Mario lalu meminta saya untuk mengisi rubrik profil. Dengan berbekal bacaan pada rubrik “Tamu Kita” di Pos Kupang dan rubrik “Persona” di Kompas Minggu, saya mewawancarai beberapa penulis. Di Seminari Tinggi St. Mikhael saya mewawancarai Januario Gonzaga, Christo Ngasi dan Ishak Sonlay. Di Naimata, selain menulis profil Mario F. Lawi, saya berkesempatan untuk mewawancarai Cyprian Bitin Berek untuk edisi Februari 2014. Puisi Cyprian berjudul ‘Istri Lot’ memang dijadikan rujukan oleh Goenawan Mohamad dalam menulis Catatan Pinggir di Majalah Tempo edisi 14-20 Februari 2011, tapi jauh sebelum itu, puisi-puisi Cyprian telah saya baca sejak seminari menengah Oepoi dan mengajarkan saya bagaimana imaji biblikal itu dituliskan. Buku puisi “Pertarungan di Pniel” karya Cyprian Bitin Berek kemudian diterbitkan Penerbit Dusun Flobamora pada tahun 2019.
Berbeda dengan menulis di rubrik resensi, dengan menulis profil saya mampu mengukur sejauh mana pengembaraan kreatif seseorang bekerja. Mario F. Lawi mengagumi para penyair Latin. Cyprian membaca WS Rendra dan Federico Garcia Lorca. Januario Gonzaga menyukai Albert Camus dan Sartre. Seperti Mario F. Lawi yang semasa SMA menemukan Arundhati Roy lewat komentar Melani Budianta di buku “Peri Kecil di Sungai Nipah” karya Dyah Merta, saya belajar menemukan nama-nama yang disebutkan para narasumber untuk memperkaya khazanah bacaan saya.
Berkaitan dengan akses bacaan ini, seringkali Mario menjadi rujukan bagi saya dan teman-teman. Hal ini diakui pula oleh Giovanni Arum dalam diskusi buku “Imaji Biblikal dan Penghayatan Iman personal” dan buku puisi “Ekaristi” di Seminari Tinggi St Mikhael, Kamis, 20 Februari 2025. Alasan ia memilih puisi-puisi Mario sebagai subyek penelitian bukunya adalah karena Mario adalah sosok penting bagaimana ia dapat mengakses bacaan-bacaan, khususnya bacaan sastra.
Tugas yang tak kalah penting bagi sebuah jurnal untuk tetap eksis adalah pemasaran. Setelah terbit, Mario mengantarkan Santarang kepada para pembeli. Sementara itu saya ditugaskan menjadi ‘agen’ di seminari tinggi. Setiap bulan saya menjual 10 eksemplar di antara frater-frater seharga Rp.10.000. Sebelum sempat bersyukur karena kerja kreatif satu bulan baru terlepas dari pundak, tanpa terasa bulan baru telah tiba. Penerbitan Santarang per bulan ini bertahan selama 5 tahun. Upaya untuk mengumpulkan, menyeleksi, menerbitkan dan mendistribusi naskah kami jalani dengan semangat yang militan sampai di usia yang ke-12 tahun ini.

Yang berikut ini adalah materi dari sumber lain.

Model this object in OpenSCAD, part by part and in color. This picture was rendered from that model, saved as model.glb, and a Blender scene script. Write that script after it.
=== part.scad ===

Proses kreatif saya dalam membaca dan menulis bertumbuh bersama Santarang. Kini, Santarang tak lagi cetak bulanan seperti di awal penerbitannya. Format penerbitan Santarang sempat berganti-ganti. Semesteran, dwibulan, hingga mengambil format triwulan seperti terbitan tiga tahun terakhir ini. Meski berubah-ubah, kita tentu tahu bahwa karya sastra tak dibatasi dimensi ruang dan waktu.
Beberapa waktu lalu sebelum ulang tahun Dusun Flobamora ke-14, saat Felix K. Nesi memesan semua edisi jurnal sastra Santarang lewat grup WhatsApp Dusun Flobamora, saya menjadi semakin yakin bahwa memang demikianlah hakikatnya sebuah karya sastra. Ia melampaui zaman.
Segala upaya yang dilakukan Dusun Flobamora melalui jurnal sastra Santarang tentu bukan dalam posisi Mardinah, anak pensiunan juru tulis dalam novel “Gadis Pantai” (1987) karya Pramoedya Ananta Toer, yang pandai membaca aksara tapi tak berpihak kepada yang lain. Ini hanyalah langkah kecil yang terus dipelihara dan dijaga dengan ketulusan sekaligus upaya memelihara rasa ingin tahu, tepat seperti yang dilakukan Gadis Pantai saat membersihkan bufet segitiga di rumah Bendoro dan melihat sebuah buku tebal yang berdiri, yang sekalipun buta aksara tapi masih punya keyakinan, “Barangkali saja anakku nanti bisa membacanya.”